REGULATION OF CALCIUM CHANNELS BY PROTEIN KINASE C
Principal Investigator: Robert Messing
Abstract: NINCDS support is requested for the study of voltage-dependent Ca2+ channel regulation by protein kinase C. Phorbol ester tumor promoters, which activate protein kinase C, inhibit Ca2+ influx through voltage-dependent Ca2+ channels in the cultured neural cell line, PC12. The interaction between phorbol esters and Ca2+ channels will be examined in detail by studying K+-stimulated 45Ca2+ uptake and 3H-Ca2+ channel antagonist binding in PC12 cells. Muscarinic agonists also activate protein kinase C, by stimulating phosphoinositide hydrolysis and diacylglycerol production, and the effect of these agents on K+-stimulated 45Ca2+ uptake will be studied as well. Ca2+ channel antagonist receptors, which are functionally linked to Ca2+ channels in PC12, will be isolated by extensive purification or affinity labeling, and receptors will be phosphorylated by protein kinase C in vitro. In vivo phosphorylation by protein kinase C will be studied by treating 32P-labeled cells with phorbol esters or muscarinic agonists, and by measuring 32P incorporation into Ca2+ channel antagonist receptors isolated from these cells. Finally, the autoradiographic distribution of phorbol ester and Ca2+ channel antagonist receptors will be studied in brain slices from epileptic mutant mice to investigate changes in Ca2+ channel density or protein kinase C content that may predispose to epilepsy.

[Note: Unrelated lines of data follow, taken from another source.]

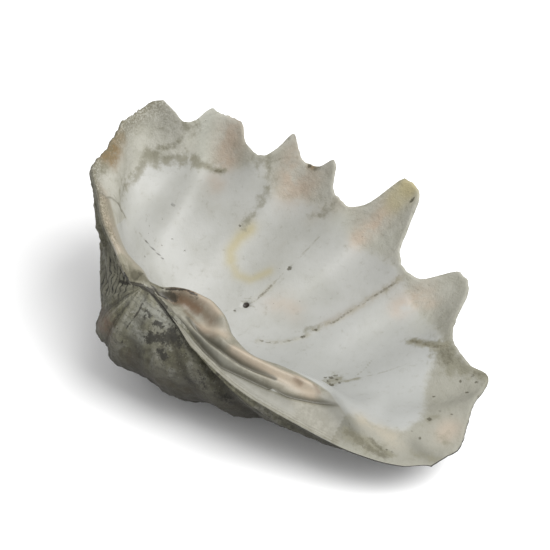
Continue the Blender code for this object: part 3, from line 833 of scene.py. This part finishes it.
class Paint:
    """Short ways to wire a material's nodes."""

    def __init__(self, material):
        material.use_nodes = True
        self.tree = material.node_tree
        self.shader = self.tree.nodes["Principled BSDF"]
        self.place = self.node("ShaderNodeTexCoord").outputs["Object"]

    def node(self, kind):
        return self.tree.nodes.new(kind)

    def link(self, value, socket):
        if isinstance(value, bpy.types.NodeSocket):
            self.tree.links.new(value, socket)
        else:
            socket.default_value = value

    def measure(self, name):
        node = self.node("ShaderNodeAttribute")
        node.attribute_name = name
        return node.outputs["Fac"]

    def math(self, operation, a, b=0.0, c=0.0):
        node = self.node("ShaderNodeMath")
        node.operation = operation
        for value, socket in zip((a, b, c), node.inputs):
            self.link(value, socket)
        return node.outputs[0]

    def fade(self, value, low, high):
        """0 at low and 1 at high, smooth between; low may be the larger."""
        node = self.node("ShaderNodeMapRange")
        node.interpolation_type = "SMOOTHSTEP"
        self.link(value, node.inputs["Value"])
        flip = low > high
        node.inputs["From Min"].default_value = min(low, high)
        node.inputs["From Max"].default_value = max(low, high)
        node.inputs["To Min"].default_value = 1.0 if flip else 0.0
        node.inputs["To Max"].default_value = 0.0 if flip else 1.0
        return node.outputs["Result"]

    def span(self, name, low, high):
        return self.fade(self.measure(name), low, high)

    def ragged(self, name, weight, speckle, low, high):
        """A mark with a broken edge: its measure shifts where the speckle shows."""
        return self.fade(self.math("MULTIPLY_ADD", self.measure(name), weight, speckle), low, high)

    def noise(self, size_mm, detail, rough=0.55):
        node = self.node("ShaderNodeTexNoise")
        self.link(self.place, node.inputs["Vector"])
        node.inputs["Scale"].default_value = 1 / (size_mm * MM)
        node.inputs["Detail"].default_value = detail
        node.inputs["Roughness"].default_value = rough
        return node.outputs["Fac"]

    def cells(self, size_mm):
        node = self.node("ShaderNodeTexVoronoi")
        self.link(self.place, node.inputs["Vector"])
        node.inputs["Scale"].default_value = 1 / (size_mm * MM)
        return node.outputs["Distance"]

    def times(self, *values):
        result = values[0]
        for value in values[1:]:
            result = self.math("MULTIPLY", result, value)
        return result

    def mix(self, share, under, over):
        node = self.node("ShaderNodeMix")
        node.data_type = "RGBA"
        self.link(share, node.inputs["Factor"])
        self.link(under, node.inputs[MIX_UNDER])
        self.link(over, node.inputs[MIX_OVER])
        return node.outputs[MIX_RESULT]

    def coat(self, under, name, *shares):
        """A colour of the palette laid over another, by the product of the shares."""
        return self.mix(self.times(*shares), under, shade(name))

    def mark(self, under, name, *shares):
        """A mark whose measure and colour have the same name, laid over a colour."""
        return self.coat(under, name, self.measure(name), *shares)


def shade(name):
    """A colour of the palette as shader values for the bright light."""
    values = [c / 255 for c in PALETTE[name]]
    linear = [c / 12.92 if c <= 0.04045 else ((c + 0.055) / 1.055) ** 2.4 for c in values]
    return (*(c * SHADE for c in linear), 1.0)


def inside_colour(p):
    """White bowl, mottled marginal band, hinge plate and the marks on them."""
    broad = p.noise(60, 3)
    small = p.noise(9, 5, 0.65)
    fine = p.noise(2.6, 4, 0.7)
    cloud = p.noise(26, 4, 0.6)
    colour = p.coat(shade("bowl"), "bowl_shade", p.fade(broad, 0.35, 0.7))
    colour = p.coat(colour, "bowl_cloud", p.fade(cloud, 0.5, 0.75), 0.35)
    colour = p.coat(colour, "rear_bowl", p.measure("rear"), 0.6)
    edge = p.math("MULTIPLY_ADD", small, 14.0, p.measure("pallial"))
    band = p.fade(edge, 2, 15)
    mottled = p.coat(shade("band"), "band_shade", p.fade(cloud, 0.4, 0.65))
    mottled = p.coat(mottled, "band_mottle", p.fade(small, 0.5, 0.75), 0.5)
    mottled = p.coat(mottled, "band_speck", p.fade(fine, 0.6, 0.74), 0.25)
    mottled = p.coat(mottled, "rear_band", p.measure("rear"), 0.75)
    colour = p.mix(p.times(band, 0.9), colour, mottled)
    colour = p.mark(colour, "ledge", 0.85)
    soft = p.fade(cloud, 0.2, 0.6)
    colour = p.mark(colour, "white", 0.9)
    colour = p.mark(colour, "cream", soft, 0.9)
    colour = p.mark(colour, "pink", soft, 0.8)
    colour = p.mark(colour, "yellow", 0.8)
    colour = p.mark(colour, "ochre", p.fade(small, 0.15, 0.6), 0.9)
    colour = hinge_colour(p, colour, small)
    return inside_marks(p, colour, small, fine)


def hinge_colour(p, colour, small):
    """Hinge plate: grey back-edge laminae, beige tooth, brown swelling, painted shade in grooves,
    painted shadow in the pit.
    """
    plate = p.span("plate", 0.25, 0.8)
    plain = p.coat(shade("plate"), "plate_shade", p.fade(small, 0.35, 0.65))
    plain = p.mark(plain, "pale_grey", 0.8)
    layers = p.math("MULTIPLY_ADD", small, 12.0, p.times(p.measure("edge_gap"), 2.1))
    streaks = p.math("SINE", layers)
    lines = p.times(p.fade(streaks, 0.3, 1.0), p.span("edge_gap", 12.0, 5.0), 0.5)
    plain = p.coat(plain, "lamina", lines)
    colour = p.mix(plate, colour, plain)
    colour = p.mark(colour, "beige", p.fade(small, 0.1, 0.5), 0.9)
    colour = p.mark(colour, "dark_grey", 0.8)
    # Brown stains on the swelling, with painted shade on the face below its crest.
    colour = p.mark(colour, "brown", p.fade(small, 0.15, 0.5), 0.85)
    # Painted shade: the plate's grooves are painted dark.
    groove = p.times(p.span("groove_gap", 4.6, 0.8), plate, 0.85)
    colour = p.coat(colour, "groove", groove)
    # Painted shadow: the pit under the beak, below the hinge ledge, is painted dark.
    pit = p.ragged("pit", 0.45, small, 0.7, 0.95)
    return p.coat(colour, "pit", pit, 0.9)


def inside_marks(p, colour, small, fine):
    """Stains, lines, cracks, pits and the weathered rim."""
    stain = p.ragged("stain", 0.45, small, 0.54, 0.95)
    colour = p.coat(colour, "stain", stain, 0.8)
    dirt = p.ragged("dirt", 0.5, p.noise(5, 5, 0.75), 0.6, 1.0)
    colour = p.coat(colour, "dirt", dirt, 0.8)
    beside = p.times(p.span("line_gap", 7.0, 1.5), p.fade(small, 0.3, 0.62), 0.35)
    colour = p.coat(colour, "beside_line", beside)
    dashes = p.times(p.span("line_gap", 2.4, 0.6), p.fade(p.noise(12, 2), 0.42, 0.56), 0.8)
    colour = p.coat(colour, "line", dashes, p.fade(fine, 0.35, 0.55))
    faint = p.times(p.span("fine_gap", 1.8, 0.5), p.fade(small, 0.36, 0.6), 0.45)
    colour = p.coat(colour, "fine_line", faint)
    scratch = p.times(p.span("scratch_gap", 1.6, 0.5), 0.8)
    colour = p.coat(colour, "scratch", scratch)
    colour = p.coat(colour, "crack", p.span("crack_gap", 2.6, 0.6), 0.7)
    rim = p.times(p.span("rim_gap", 4.5, 0.5), p.fade(small, 0.35, 0.6), 0.6)
    colour = p.coat(colour, "rim", rim)
    crinkled = p.times(p.measure("front"), p.span("rim_gap", 24.0, 2.0), p.fade(fine, 0.4, 0.56))
    colour = p.coat(colour, "front_rim", crinkled, 0.8)
    dot = p.math("MULTIPLY_ADD", fine, 5.0, p.measure("dot"))
    colour = p.coat(colour, "dot", p.fade(dot, 2.2, 3.4), 0.85)
    halo = p.times(p.span("hole_gap", 12.0, 3.0), p.fade(fine, 0.5, 0.65), 0.5)
    colour = p.coat(colour, "hole_halo", halo)
    colour = p.coat(colour, "hole", p.span("hole_gap", 4.8, 3.4))
    specks = p.times(p.fade(p.cells(16), 0.06, 0.035), p.fade(p.noise(45, 2), 0.52, 0.62))
    return p.coat(colour, "speck", specks, 0.6)


def outside_colour(p):
    """Olive-grey weathered outside with chalky worn patches and dark stains, and painted light and
    shade on ribs, wrinkles and underside.
    """
    small = p.noise(8, 5, 0.65)
    fine = p.noise(2.4, 4, 0.7)
    patchy = p.noise(24, 5, 0.65)
    colour = p.coat(shade("outside"), "outside_shade", p.fade(small, 0.35, 0.65))
    colour = p.coat(colour, "chalk", p.fade(patchy, 0.52, 0.64), 0.8)
    dark = p.times(p.fade(patchy, 0.47, 0.37), p.fade(fine, 0.3, 0.6))
    colour = p.coat(colour, "outside_stain", dark, 0.8)
    # Painted light: rib crests are painted paler as a painted highlight, and furrows darker as
    # painted shade.
    ribs = p.math("MULTIPLY_ADD", small, 0.8, p.measure("rib"))
    crest = p.fade(ribs, 0.7, 1.5)
    colour = p.coat(colour, "painted_rib_highlight", crest, 0.45)
    furrow = p.fade(ribs, 0.2, -0.6)
    colour = p.coat(colour, "furrow", furrow, 0.55)
    colour = p.mark(colour, "outer_ochre", p.fade(small, 0.25, 0.6), 0.75)
    colour = p.mark(colour, "outer_pale", p.fade(small, 0.3, 0.55))
    colour = p.mark(colour, "outer_pink", p.fade(small, 0.2, 0.6), 0.8)
    stain = p.ragged("outer_dark", 0.3, p.noise(5, 6, 0.85), 0.68, 0.78)
    colour = p.coat(colour, "outer_dark", stain, 0.9)
    freckles = p.times(p.fade(fine, 0.54, 0.64), p.fade(patchy, 0.44, 0.56), 0.75)
    colour = p.coat(colour, "freckle", freckles)
    flecks = p.times(p.fade(p.noise(3.2, 4, 0.7), 0.55, 0.66), p.fade(small, 0.5, 0.6), 0.55)
    colour = p.coat(colour, "fleck", flecks)
    rings = p.math("SINE", p.math("ADD", p.times(p.math("POWER", p.measure("stage"), 0.7), 165.0),
                                  p.times(small, 9.0)))
    colour = p.coat(colour, "growth_ring", p.fade(rings, 0.3, 1.0), 0.3)
    # Painted shade: the wrinkles are painted dark in their troughs and paler on their crests,
    # following the fold height.
    wrinkled = p.coat(shade("painted_wrinkle_shade"), "wrinkle_crest", p.span("fold", 0.3, 1.1))
    wrinkled = p.coat(wrinkled, "wrinkle_dust", p.fade(small, 0.45, 0.6), 0.6)
    colour = p.mix(p.span("wrinkled", 0.15, 0.6), colour, wrinkled)
    # Painted shade: the outside is painted darker within 16 cm of the floor, where the shell shades
    # its own underside.
    height = p.node("ShaderNodeSeparateXYZ")
    p.link(p.place, height.inputs[0])
    low = p.fade(height.outputs["Z"], 0.16, 0.05)
    return p.coat(colour, "painted_floor_shade", low, 0.9)


def shell_material():
    """One weathered shell material for the whole valve."""
    material = bpy.data.materials.new("weathered_shell_fine")
    p = Paint(material)
    side = p.span("side", 0.35, 0.65)
    colour = p.mix(side, inside_colour(p), outside_colour(p))
    seam = p.ragged("seam", 0.5, p.noise(6, 4, 0.7), 0.72, 0.9)
    colour = p.coat(colour, "seam", seam, 0.85)
    p.link(colour, p.shader.inputs["Base Color"])
    gloss = p.span("pallial", -2.0, 6.0)
    gloss = p.math("MAXIMUM", gloss, side)
    rough = p.math("MULTIPLY_ADD", gloss, 0.3, 0.42)
    p.link(rough, p.shader.inputs["Roughness"])
    p.shader.inputs["Specular IOR Level"].default_value = 0.35
    grain = p.math("ADD", p.noise(1.6, 4, 0.7), p.times(p.noise(6, 4, 0.6), 2.0))
    bump = p.node("ShaderNodeBump")
    bump.inputs["Distance"].default_value = 0.6 * MM
    p.link(p.math("MULTIPLY_ADD", gloss, 0.75, 0.2), bump.inputs["Strength"])
    p.link(grain, bump.inputs["Height"])
    p.link(bump.outputs["Normal"], p.shader.inputs["Normal"])
    return material


def make_floor():
    """Wide pale floor under the valve."""
    mesh = bpy.data.meshes.new("floor")
    corners = [(x * FLOOR_HALF, y * FLOOR_HALF, 0) for x, y in ((-1, -1), (1, -1), (1, 1), (-1, 1))]
    mesh.from_pydata(corners, [], [(0, 1, 2, 3)])
    floor = bpy.data.objects.new("floor", mesh)
    bpy.context.scene.collection.objects.link(floor)
    material = bpy.data.materials.new("pale_floor")
    material.use_nodes = True
    shader = material.node_tree.nodes["Principled BSDF"]
    shader.inputs["Base Color"].default_value = (FLOOR_WHITE, FLOOR_WHITE, FLOOR_WHITE, 1.0)
    shader.inputs["Roughness"].default_value = 0.9
    shader.inputs["Specular IOR Level"].default_value = 0.0
    mesh.materials.append(material)
    return floor


def light_scene():
    """Broad soft light from above on the right, and an even bright surround."""
    data = bpy.data.lights.new("overhead", "AREA")
    data.size = LIGHT_SIZE
    data.energy = LIGHT_POWER
    light = bpy.data.objects.new("overhead", data)
    light.location = LIGHT_PLACE
    aim = Vector(LIGHT_AIM) - Vector(LIGHT_PLACE)
    light.rotation_euler = aim.to_track_quat("-Z", "Y").to_euler()
    bpy.context.scene.collection.objects.link(light)
    world = bpy.data.worlds.new("surround")
    bpy.context.scene.world = world
    world.use_nodes = True
    background = world.node_tree.nodes["Background"]
    background.inputs["Color"].default_value = (1.0, 1.0, 1.0, 1.0)
    background.inputs["Strength"].default_value = SURROUND
    bpy.context.scene.view_settings.view_transform = "Standard"


def make_camera():
    """Camera at the photo's angle: 40 degrees above the floor, rolled by 5 degrees."""
    axes = Matrix((CAMERA_RIGHT, CAMERA_UP, CAMERA_BACK)).transposed()
    place = Vector((-resting_place() * MM).tolist()) + axes @ Vector(CAMERA_OFFSET)
    data = bpy.data.cameras.new("camera")
    data.sensor_width = SENSOR
    data.lens = SENSOR * FOCAL_PIXELS / IMAGE_PIXELS
    camera = bpy.data.objects.new("camera", data)
    camera.matrix_world = Matrix.Translation(place) @ axes.to_4x4()
    bpy.context.scene.collection.objects.link(camera)
    bpy.context.scene.camera = camera


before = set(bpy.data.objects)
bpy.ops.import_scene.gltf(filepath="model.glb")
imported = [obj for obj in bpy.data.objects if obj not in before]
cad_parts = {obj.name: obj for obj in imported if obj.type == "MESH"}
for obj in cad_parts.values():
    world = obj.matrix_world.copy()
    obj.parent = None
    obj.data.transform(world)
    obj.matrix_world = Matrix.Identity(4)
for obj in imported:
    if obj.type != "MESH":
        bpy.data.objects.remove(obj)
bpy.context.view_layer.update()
valve = Valve()
shell = make_valve(signed_pallial(valve), valve)
shell.data.materials.append(shell_material())
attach(shell, "root")
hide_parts("clam_valve")
make_floor()
light_scene()
make_camera()
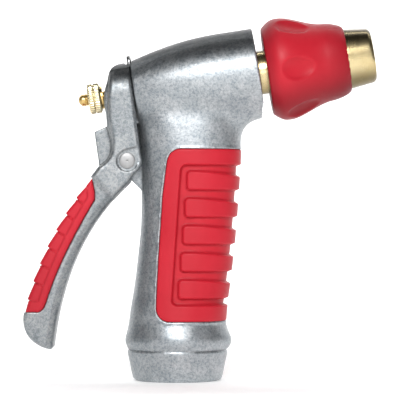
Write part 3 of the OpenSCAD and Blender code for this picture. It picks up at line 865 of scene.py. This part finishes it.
def clip_piece():
    """The wire loop, swept along its centre line of [side, up] points."""
    half = np.concatenate([curve((3.55, -6), (3.55, -3), (3.55, 1), (3.55, 3.0), 5),
                           curve((3.55, 3.3), (3.55, 4.3), (2.55, 4.3), (2.55, 5.6), 8),
                           arc((0, 11.15), 2.55, 0, 90, 12)])
    path = np.concatenate([half, half[-2::-1] * [-1, 1]])
    way = np.gradient(path, axis=0)
    out = np.c_[way[:, 1], -way[:, 0]] / np.linalg.norm(way, axis=1)[:, None]
    size = np.full(len(path), WIRE_R)
    size[[0, -1]] = WIRE_END_R
    w = np.linspace(0, 2 * np.pi, WIRE_SIDES, endpoint=False)
    c = path[:, None, :] + out[:, None, :] * (size[:, None] * np.cos(w))[:, :, None]
    u = CLIP_PLANE + size[:, None] * np.sin(w)
    rings = np.stack([u * COS - c[..., 1] * SIN, c[..., 0], AXIS_H + u * SIN + c[..., 1] * COS], -1)
    points = rings.reshape(-1, 3)
    i = np.arange(len(path) - 1)[:, None] * WIRE_SIDES
    j = np.arange(WIRE_SIDES)[None, :]
    k = (j + 1) % WIRE_SIDES
    faces = np.stack([i + j, i + WIRE_SIDES + j, i + WIRE_SIDES + k, i + k], -1).reshape(-1, 4)
    points = np.concatenate([points, [rings[0].mean(0), rings[-1].mean(0)]])
    first, last = len(points) - 2, len(points) - 1
    base = (len(path) - 1) * WIRE_SIDES
    caps = []
    for a in range(0, WIRE_SIDES, 2):
        b = (a + 2) % WIRE_SIDES
        caps.append([first, a, a + 1, b])
        caps.append([last, base + b, base + a + 1, base + a])
    add_piece("wire_clip", points, np.concatenate([faces, caps]), "clip", STEEL, ["hold_open_clip"])


def cast_pieces():
    """The five big shapes. Each has the corners of the box it is searched in, in mm."""
    fine = 0.5
    field_piece("cast_body", body_field, (-24, -20.2, -0.6), (32.5, 20.2, 135), fine,
                "body", BODY_CAST, ["body_casting"])
    field_piece("grip_rubber", insert_field, (-9, -18.5, 22), (25.5, 18.5, 88.6), fine * 0.9,
                "body", RED, ["grip_insert"])
    field_piece("trigger", lever_field, (-59.5, -12.4, 11), (-12.4, 12.4, 122.4), fine * 0.9,
                "trigger", CAST, ["trigger_lever"])
    field_piece("trigger_pad", pad_field, (-59.2, -12, 25), (-29, 12, 79), fine * 0.9,
                "trigger", PAD_RED, ["lever_pad"])
    field_piece("grip_knob", twist_field, (29, -20, 97), (70, 20, 141), fine * 0.9,
                "twist_nozzle", KNOB_RED, ["twist_grip"])


cast_pieces()
turned_pieces()
clip_piece()

# CAD nodes that keep their own shape, mostly out of sight
KEPT = {
    "hose_washer": BLACK, "stem_packing": BLACK, "neck_gasket": BLACK, "valve_washer": BLACK,
    "tip_o_ring": BLACK, "gland_bushing": BRASS, "gland_washer": BRASS, "spring_collar": BRASS,
    "thrust_washer": BRASS, "backing_washer": STEEL, "return_spring": STEEL, "grip_ring": STEEL}
for node_name, material in KEPT.items():
    node = bpy.data.objects[node_name]
    if not node.material_slots:
        node.data.materials.append(material)
    for slot in node.material_slots:
        slot.material = material


# --- Stage ---

# The floor and wall in metres: the floor's near edge, half width and the start and radius of its bend
FLOOR_NEAR, FLOOR_HALF, BEND_START, BEND_R, WALL_HIGH = -7.0, 7, 2.2, 0.6, 3.2
GLOW = 0.32
SKY_STRENGTH = 0.62

# The camera looks along +Y from a metre away, at the middle of the part
CAMERA_AT, LENS, SENSOR = (0.00855, -1.0, 0.0684), 237, 36


def stage():
    """A pale floor that curves up into a pale wall."""
    n = Nodes("paper")
    tone = n.ramp(n.noise(4, 2), (0.3, 0.86), (0.7, 0.89))
    rough = n.ramp(n.noise(30, 2), (0.3, 0.75), (0.7, 0.85))
    paper = n.finish(tone, rough, 0.0, 0.3)
    n.shader.inputs["Emission Color"].default_value = (1, 1, 1, 1)
    n.shader.inputs["Emission Strength"].default_value = GLOW
    bend = arc((BEND_START, BEND_R), BEND_R, -90, 0, 15)
    line = [(FLOOR_NEAR, 0.0), *bend, (BEND_START + BEND_R, WALL_HIGH)]
    points = [(side, y, z) for y, z in line for side in (-FLOOR_HALF, FLOOR_HALF)]
    faces = [(2 * i, 2 * i + 1, 2 * i + 3, 2 * i + 2) for i in range(len(line) - 1)]
    mesh = bpy.data.meshes.new("floor")
    mesh.from_pydata(points, [], faces)
    mesh.polygons.foreach_set("use_smooth", [True] * len(faces))
    mesh.materials.append(paper)
    floor = bpy.data.objects.new("floor", mesh)
    bpy.context.scene.collection.objects.link(floor)


def soft_light(name, place, look_at, size, power):
    """A lit panel, aimed from one place at another."""
    light = bpy.data.lights.new(name, "AREA")
    light.shape = "RECTANGLE"
    light.size, light.size_y = size
    light.energy = power
    lamp = bpy.data.objects.new(name, light)
    bpy.context.scene.collection.objects.link(lamp)
    lamp.location = place
    aim = np.array(look_at) - np.array(place)
    tilt = math.acos(-aim[2] / np.linalg.norm(aim))
    heading = math.atan2(aim[1], aim[0]) - math.pi / 2
    lamp.rotation_euler = (tilt, 0, heading)


def sky():
    """A sky that is bright ahead and behind, and dim above and at the sides."""
    world = bpy.data.worlds.new("studio")
    world.use_nodes = True
    tree = world.node_tree
    way = tree.nodes.new("ShaderNodeTexCoord").outputs["Generated"]
    split = tree.nodes.new("ShaderNodeSeparateXYZ")
    tree.links.new(way, split.inputs[0])

    def ramp(value, *stops):
        node = tree.nodes.new("ShaderNodeValToRGB")
        for element, (at, tone) in zip(node.color_ramp.elements, stops):
            element.position = at
            element.color = (tone, tone, tone * 1.02, 1)
        tree.links.new(value, node.inputs[0])
        return node.outputs[0]

    fore_aft = tree.nodes.new("ShaderNodeMath")
    fore_aft.operation = "ABSOLUTE"
    tree.links.new(split.outputs["Y"], fore_aft.inputs[0])
    ahead = ramp(fore_aft.outputs[0], (0.25, 0.20), (0.95, 1.0))
    above = ramp(split.outputs["Z"], (0.10, 1.0), (0.70, 0.22))
    product = tree.nodes.new("ShaderNodeMix")
    product.data_type = "RGBA"
    product.blend_type = "MULTIPLY"
    product.inputs[0].default_value = 1.0
    tree.links.new(ahead, product.inputs[6])
    tree.links.new(above, product.inputs[7])
    tree.links.new(product.outputs[2], tree.nodes["Background"].inputs["Color"])
    tree.nodes["Background"].inputs["Strength"].default_value = SKY_STRENGTH
    bpy.context.scene.world = world


def lights():
    """Two panels in front of the part, and one that lights the wall from above."""
    middle = (0.01, 0, 0.07)
    soft_light("key", (-0.10, -1.10, 0.75), middle, (0.6, 0.45), 11)
    soft_light("front", (0.15, -1.5, 0.02), middle, (0.5, 0.5), 2.2)
    soft_light("wall_wash", (0, 1.0, 2.2), (0, 2.8, 0.7), (3.5, 0.5), 85)
    bpy.context.scene.view_settings.view_transform = "Standard"


def camera():
    lens = bpy.data.cameras.new("camera")
    lens.sensor_width = SENSOR
    lens.lens = LENS
    lens.clip_end = 20
    seen = bpy.data.objects.new("camera", lens)
    bpy.context.scene.collection.objects.link(seen)
    seen.location = CAMERA_AT
    seen.rotation_euler = (math.pi / 2, 0, 0)
    bpy.context.scene.camera = seen


stage()
sky()
lights()
camera()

Seizure-induced changes in Ca2+ channel number and protein kinase C levels will be examined by autoradiography of brain slices from mice subjected to chemically- or electrically-induced convulsions. The ultimate goal of this proposal is to delineate molecular events that underlie regulation of voltage-dependent Ca2+ channels by protein kinase C and to investigate whether disturbances in regulation might be involved in susceptibility to epilepsy, or in neuronal injury following repeated seizures. These studies may reveal information that will lead to better understanding and more effective treatment of epileptic disorders.